Citigroup Inc. will release quarterly earnings on July 15, 2025, which is after the pricing date but on the issue date of these securities.

You may lose a significant portion of your investment. Unlike conventional debt securities, the securities do not repay a fixed amount of principal at maturity. Instead, your payment at maturity will depend on the performance of the underlying. If the underlying depreciates by more than the buffer percentage from the initial underlying value to the final underlying value, you will lose 1% of the stated principal amount of your securities for every 1% by which that depreciation exceeds the buffer percentage.

Your potential return on the securities is limited. Your potential total return on the securities at maturity is limited to the maximum return at maturity, even if the underlying appreciates by significantly more than the maximum return at maturity. If the underlying appreciates by more than the maximum return at maturity, the securities will underperform an alternative investment providing 1-to-1 exposure to the performance of the underlying. When lost dividends are taken into account, the securities may underperform an alternative investment providing 1-to-1 exposure to the performance of the underlying even if the underlying appreciates by less than the maximum return at maturity.

The securities do not pay interest. Unlike conventional debt securities, the securities do not pay interest or any other amounts prior to maturity. You should not invest in the securities if you seek current income during the term of the securities.

You will not receive dividends or have any other rights with respect to the underlying. You will not receive any dividends with respect to the underlying. This lost dividend yield may be significant over the term of the securities. The payment scenarios described in this pricing supplement do not show any effect of such lost dividend yield over the term of the securities. In addition, you will not have voting rights or any other rights with respect to the underlying or the stocks included in the underlying.

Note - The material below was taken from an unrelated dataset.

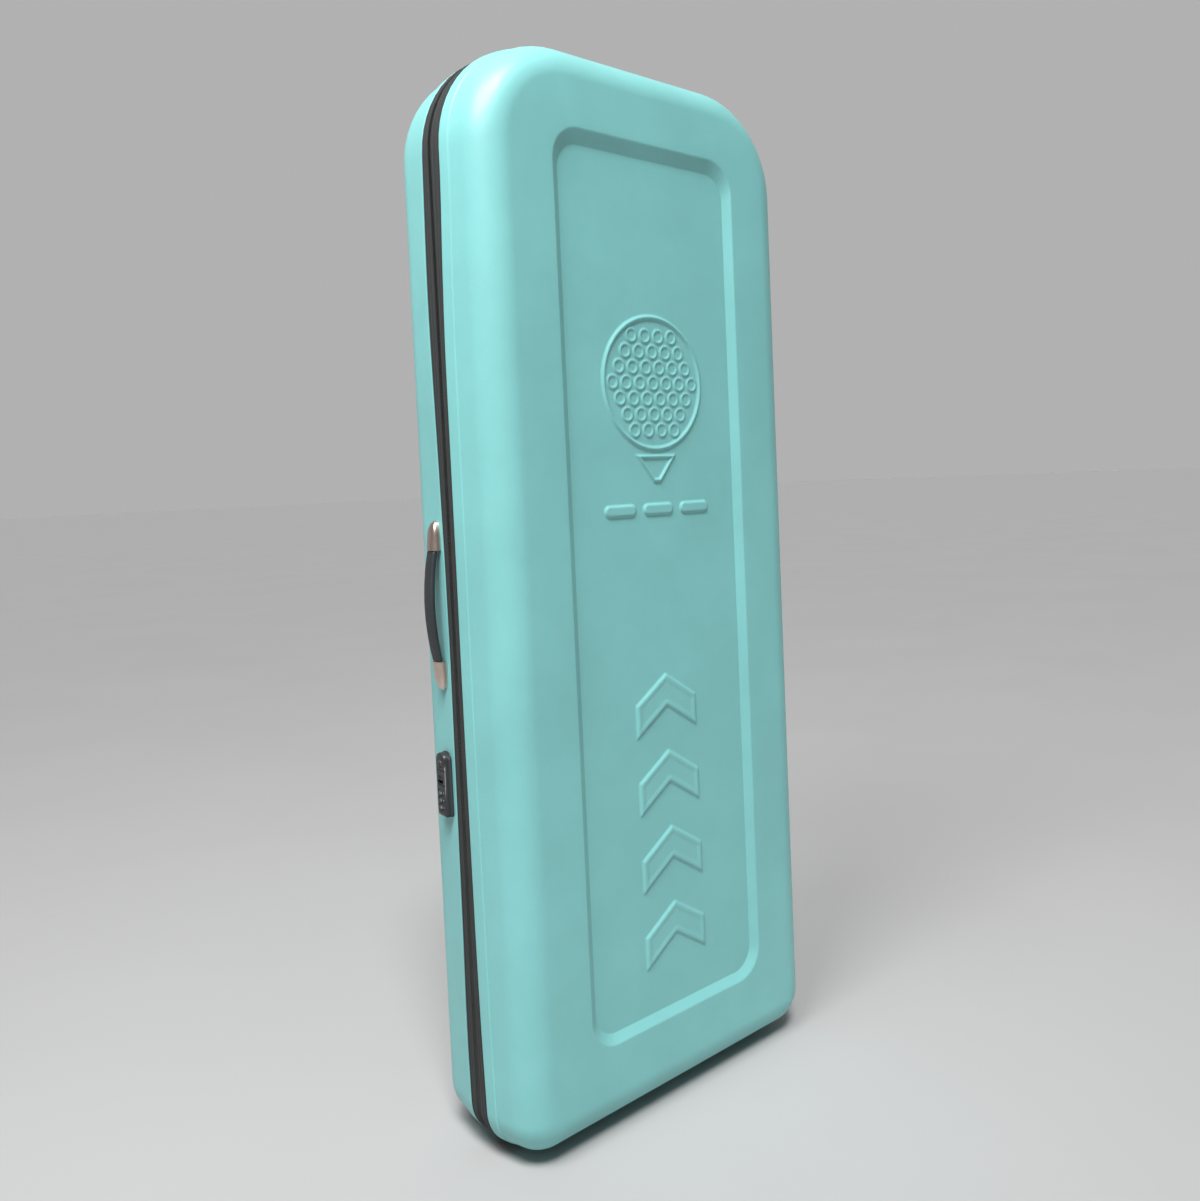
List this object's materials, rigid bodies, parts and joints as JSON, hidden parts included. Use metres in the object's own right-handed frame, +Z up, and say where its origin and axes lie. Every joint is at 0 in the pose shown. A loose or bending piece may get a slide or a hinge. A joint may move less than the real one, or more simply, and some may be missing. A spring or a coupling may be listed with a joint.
{
  "type": "golf travel case",
  "caption": "Tall hard two-shell golf travel case with rounded drafted sides, sunk front panel, zip band all round, side grab handle, combination lock, tow handle, wheels and straps.",
  "frame": {"origin": "on the floor, below the middle of the case's width and in the zip plane between the two shells", "axes": "+X to the hinge side, seen from the lid; -Y out of the lid's face; +Z up, along the case's length"},
  "size_m": [0.5157, 0.1828, 1.3009],
  "materials": {
    "shell": "fine-grained moulded polycarbonate, semi-gloss",
    "zip_tape": "woven polyester tape",
    "zip_coil": "nylon coil",
    "slider_metal": "black painted zinc",
    "lining": "woven polyester lining",
    "foam_cover": "brushed knit over foam",
    "webbing": "polypropylene webbing",
    "buckle_plastic": "moulded acetal",
    "grip_rubber": "soft-touch moulded rubber",
    "cap_metal": "satin rosy nickel",
    "steel": "zinc-plated steel",
    "lock_plastic": "moulded ABS, satin black",
    "dial_plastic": "moulded acetal, numbered",
    "lock_metal": "turned brass",
    "housing_plastic": "moulded polypropylene",
    "hub_plastic": "moulded nylon",
    "tyre_rubber": "polyurethane tread",
    "foot_rubber": "moulded rubber"
  },
  "bodies": {
    "base": {"rear_shell": "shell", "zip_tape_rear": "zip_tape", "zip_coil_rear": "zip_coil", "hinge_gusset_rear": "lining", "rear_lining": "lining", "butt_foam": "foam_cover", "head_foam": "foam_cover", "cradle_lower": "foam_cover", "cradle_upper": "foam_cover", "strap_lower": "webbing", "strap_upper": "webbing", "buckle_lower": "buckle_plastic", "buckle_upper": "buckle_plastic", "side_cap_a": "cap_metal", "side_cap_b": "cap_metal", "side_backplate": "steel", "side_screws": "steel", "tow_cap_a": "cap_metal", "tow_cap_b": "cap_metal", "tow_backplate": "steel", "tow_screws": "steel", "lock_housing": "lock_plastic", "lock_shaft": "steel", "lock_backplate": "steel", "lock_screws": "steel", "wheel_housing_left": "housing_plastic", "wheel_housing_right": "housing_plastic", "axle_left": "steel", "axle_right": "steel"},
    "lid": {"front_shell": "shell", "zip_tape_front": "zip_tape", "zip_coil_front": "zip_coil", "hinge_gusset_front": "lining", "front_lining": "lining", "lid_pocket": "lining", "lid_pocket_binding": "webbing", "foot_left": "foot_rubber", "foot_right": "foot_rubber", "foot_screws": "steel"},
    "slider_left": {"slider_left": "slider_metal"},
    "slider_right": {"slider_right": "slider_metal"},
    "pull_left": {"pull_left": "slider_metal"},
    "pull_right": {"pull_right": "slider_metal"},
    "side_handle": {"side_grip": "grip_rubber", "side_core": "steel"},
    "tow_handle": {"tow_grip": "grip_rubber", "tow_core": "steel"},
    "dial_1": {"dial_1": "dial_plastic"},
    "dial_2": {"dial_2": "dial_plastic"},
    "dial_3": {"dial_3": "dial_plastic"},
    "lock_release": {"lock_release": "lock_plastic"},
    "lock_cylinder": {"lock_cylinder": "lock_metal"},
    "wheel_left": {"hub_left": "hub_plastic", "tyre_left": "tyre_rubber", "wheel_bearings_left": "steel"},
    "wheel_right": {"hub_right": "hub_plastic", "tyre_right": "tyre_rubber", "wheel_bearings_right": "steel"}
  },
  "joints": [
    {"name": "lid_hinge", "type": "hinge", "parent": "base", "child": "lid", "pos_m": [0.2515, 0, 0.64], "axis": [0, 0, 1], "range_deg": [0, 178]},
    {"name": "zip_left", "type": "slide", "parent": "base", "child": "slider_left", "axis": [-1, 0, 0], "range_m": [0, 0.085]},
    {"name": "zip_right", "type": "slide", "parent": "base", "child": "slider_right", "axis": [1, 0, 0], "range_m": [0, 0.085]},
    {"name": "pull_left_swing", "type": "hinge", "parent": "slider_left", "child": "pull_left", "pos_m": [-0.009, 0, 1.2903], "axis": [0, 1, 0], "range_deg": [0, 150]},
    {"name": "pull_right_swing", "type": "hinge", "parent": "slider_right", "child": "pull_right", "pos_m": [0.009, 0, 1.2903], "axis": [0, -1, 0], "range_deg": [0, 150]},
    {"name": "side_handle_lift", "type": "slide", "parent": "base", "child": "side_handle", "axis": [-0.9946, 0.1037, 0], "range_m": [0, 0.0025], "stiffness_N_per_m": 2000},
    {"name": "tow_handle_lift", "type": "slide", "parent": "base", "child": "tow_handle", "axis": [0, 0.1037, 0.9946], "range_m": [0, 0.0025], "stiffness_N_per_m": 2000},
    {"name": "dial_1_turn", "type": "hinge", "parent": "base", "child": "dial_1", "pos_m": [-0.25323, 0.03154, 0.4105], "axis": [0, 0, 1], "continuous": true},
    {"name": "dial_2_turn", "type": "hinge", "parent": "base", "child": "dial_2", "pos_m": [-0.25323, 0.03154, 0.419], "axis": [0, 0, 1], "continuous": true},
    {"name": "dial_3_turn", "type": "hinge", "parent": "base", "child": "dial_3", "pos_m": [-0.25323, 0.03154, 0.4275], "axis": [0, 0, 1], "continuous": true},
    {"name": "release_slide", "type": "slide", "parent": "base", "child": "lock_release", "axis": [0, 0, -1], "range_m": [0, 0.004], "stiffness_N_per_m": 300},
    {"name": "key_turn", "type": "hinge", "parent": "base", "child": "lock_cylinder", "pos_m": [-0.25303, 0.03152, 0.462], "axis": [-0.9946, 0.1037, 0], "range_deg": [0, 90]},
    {"name": "wheel_left_spin", "type": "hinge", "parent": "base", "child": "wheel_left", "pos_m": [-0.17, 0.064, 0.025], "axis": [1, 0, 0], "continuous": true},
    {"name": "wheel_right_spin", "type": "hinge", "parent": "base", "child": "wheel_right", "pos_m": [0.17, 0.064, 0.025], "axis": [1, 0, 0], "continuous": true}
  ]
}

Your payment at maturity depends on the closing value of the underlying on a single day. Because your payment at maturity depends on the closing value of the underlying solely on the valuation date, you are subject to the risk that the closing value of the underlying on that day may be lower, and possibly significantly lower, than on one or more other dates during the term of the securities. If you had invested in another instrument linked to the underlying that you could sell for full value at a time selected by you, or if the payment at maturity were based on an average of closing values of the underlying, you might have achieved better returns.

The securities are subject to the credit risk of Citigroup Global Markets Holdings Inc. and Citigroup Inc. If we default on our obligations under the securities and Citigroup Inc. defaults on its guarantee obligations, you may not receive anything owed to you under the securities.

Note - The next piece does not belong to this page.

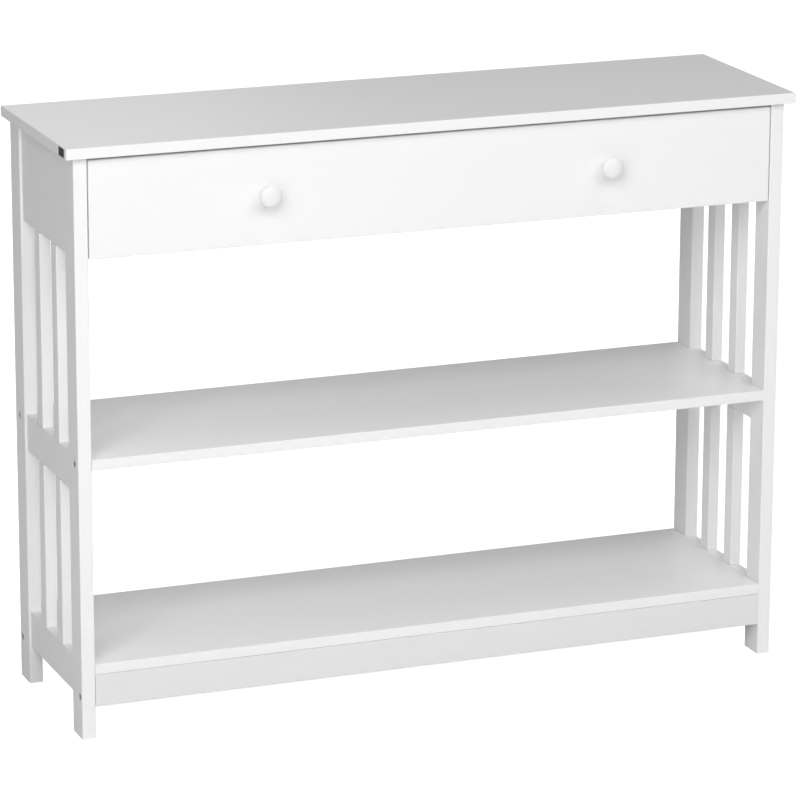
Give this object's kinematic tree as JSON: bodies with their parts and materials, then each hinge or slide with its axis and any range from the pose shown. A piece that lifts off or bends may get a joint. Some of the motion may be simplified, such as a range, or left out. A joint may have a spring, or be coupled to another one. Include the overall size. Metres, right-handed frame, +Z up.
{
  "type": "console table",
  "caption": "Narrow white console table with a full-width knobbed drawer, open shelves below and slatted side frames bolted to the shelves.",
  "frame": {"origin": "centre of the whole footprint, knobs included, at floor level", "axes": "+X to the table's right along its length, +Y from the drawer front to the back, +Z up"},
  "size_m": [1, 0.3008, 0.777],
  "materials": {
    "white_painted_wood": "smooth satin white paint",
    "drawer_board": "matt white foil",
    "drawer_hardboard": "thin white-faced board",
    "zinc_plated_steel": "bright zinc plate",
    "coated_runner_steel": "white powder coat",
    "nylon_roller": "moulded nylon",
    "dark_tag": "blank matt tag"
  },
  "bodies": {
    "frame": {"bottom_back_apron": "white_painted_wood", "bottom_front_apron": "white_painted_wood", "bottom_shelf": "white_painted_wood", "edge_tag": "dark_tag", "left_back_apron_barrel_nut": "zinc_plated_steel", "left_back_apron_bolt": "zinc_plated_steel", "left_back_leg": "white_painted_wood", "left_back_middle_shelf_barrel_nut": "zinc_plated_steel", "left_back_middle_shelf_bolt": "zinc_plated_steel", "left_cabinet_runner": "coated_runner_steel", "left_front_apron_barrel_nut": "zinc_plated_steel", "left_front_apron_bolt": "zinc_plated_steel", "left_front_leg": "white_painted_wood", "left_front_middle_shelf_barrel_nut": "zinc_plated_steel", "left_front_middle_shelf_bolt": "zinc_plated_steel", "left_lower_back_slat": "white_painted_wood", "left_lower_front_slat": "white_painted_wood", "left_lower_rail": "white_painted_wood", "left_middle_rail": "white_painted_wood", "left_top_cleat": "white_painted_wood", "left_upper_back_slat": "white_painted_wood", "left_upper_front_slat": "white_painted_wood", "left_upper_panel": "white_painted_wood", "middle_shelf": "white_painted_wood", "rear_panel": "white_painted_wood", "right_back_apron_barrel_nut": "zinc_plated_steel", "right_back_apron_bolt": "zinc_plated_steel", "right_back_leg": "white_painted_wood", "right_back_middle_shelf_barrel_nut": "zinc_plated_steel", "right_back_middle_shelf_bolt": "zinc_plated_steel", "right_cabinet_runner": "coated_runner_steel", "right_front_apron_barrel_nut": "zinc_plated_steel", "right_front_apron_bolt": "zinc_plated_steel", "right_front_leg": "white_painted_wood", "right_front_middle_shelf_barrel_nut": "zinc_plated_steel", "right_front_middle_shelf_bolt": "zinc_plated_steel", "right_lower_back_slat": "white_painted_wood", "right_lower_front_slat": "white_painted_wood", "right_lower_rail": "white_painted_wood", "right_middle_rail": "white_painted_wood", "right_top_cleat": "white_painted_wood", "right_upper_back_slat": "white_painted_wood", "right_upper_front_slat": "white_painted_wood", "right_upper_panel": "white_painted_wood", "table_top": "white_painted_wood"},
    "drawer": {"drawer_back": "drawer_board", "drawer_bottom": "drawer_hardboard", "drawer_front": "white_painted_wood", "drawer_left_side": "drawer_board", "drawer_right_side": "drawer_board", "left_drawer_runner": "coated_runner_steel", "left_knob": "white_painted_wood", "left_knob_screw": "zinc_plated_steel", "right_drawer_runner": "coated_runner_steel", "right_knob": "white_painted_wood", "right_knob_screw": "zinc_plated_steel"},
    "left_cabinet_roller": {"left_cabinet_roller": "nylon_roller"},
    "left_drawer_roller": {"left_drawer_roller": "nylon_roller"},
    "right_cabinet_roller": {"right_cabinet_roller": "nylon_roller"},
    "right_drawer_roller": {"right_drawer_roller": "nylon_roller"}
  },
  "joints": [
    {"name": "drawer_slide", "type": "slide", "parent": "frame", "child": "drawer", "axis": [0, -1, 0], "range_m": [0, 0.17]},
    {"name": "left_cabinet_roller_spin", "type": "hinge", "parent": "frame", "child": "left_cabinet_roller", "pos_m": [-0.4649, -0.0926, 0.667], "axis": [1, 0, 0], "continuous": true},
    {"name": "left_drawer_roller_spin", "type": "hinge", "parent": "drawer", "child": "left_drawer_roller", "pos_m": [-0.4624, 0.1049, 0.667], "axis": [1, 0, 0], "continuous": true},
    {"name": "right_cabinet_roller_spin", "type": "hinge", "parent": "frame", "child": "right_cabinet_roller", "pos_m": [0.4649, -0.0926, 0.667], "axis": [1, 0, 0], "continuous": true},
    {"name": "right_drawer_roller_spin", "type": "hinge", "parent": "drawer", "child": "right_drawer_roller", "pos_m": [0.4624, 0.1049, 0.667], "axis": [1, 0, 0], "continuous": true}
  ],
  "couplings": [
    {"joint": "left_cabinet_roller_spin", "follows": "drawer_slide", "rad_per_m": 95.238},
    {"joint": "left_drawer_roller_spin", "follows": "drawer_slide", "rad_per_m": 95.238},
    {"joint": "right_cabinet_roller_spin", "follows": "drawer_slide", "rad_per_m": 95.238},
    {"joint": "right_drawer_roller_spin", "follows": "drawer_slide", "rad_per_m": 95.238}
  ]
}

The securities will not be listed on any securities exchange and you may not be able to sell them prior to maturity. The securities will not be listed on any securities exchange. Therefore, there may be little or no secondary market for the securities. CGMI currently intends to make a secondary market in relation to the securities and to provide an indicative bid price for the securities on a daily basis. Any indicative bid price for the securities provided by CGMI will be determined in CGMI’s sole discretion, taking into account prevailing market conditions and other relevant factors, and will not be a representation by CGMI that the securities can be sold at that price, or at all. CGMI may suspend or terminate making a market and providing indicative bid prices without notice, at any time and for any reason. If CGMI suspends or terminates making a market, there may be no secondary market at all for the securities because it is likely that CGMI will be the only broker-dealer that is willing to buy your securities prior to maturity. Accordingly, an investor must be prepared to hold the securities until maturity.

The estimated value of the securities on the pricing date, based on CGMI’s proprietary pricing models and our internal funding rate, is less than the issue price. The difference is attributable to certain costs associated with selling, structuring and hedging the securities that are included in the issue price. These costs include (i) any selling concessions or other fees paid in connection with the offering of the securities, (ii) hedging and other costs incurred by us and our affiliates in connection with the offering of the securities and (iii) the expected profit (which may be more or less than actual profit) to CGMI or other of our affiliates in connection with hedging our obligations under the securities. These costs adversely affect the economic terms of the securities because, if they were lower, the economic terms of the securities would be more favorable to you. The economic terms of the securities are also likely to be adversely affected by the use of our internal funding rate, rather than our secondary market rate, to price the securities. See “The estimated value of the securities would be lower if it were calculated based on our secondary market rate” below.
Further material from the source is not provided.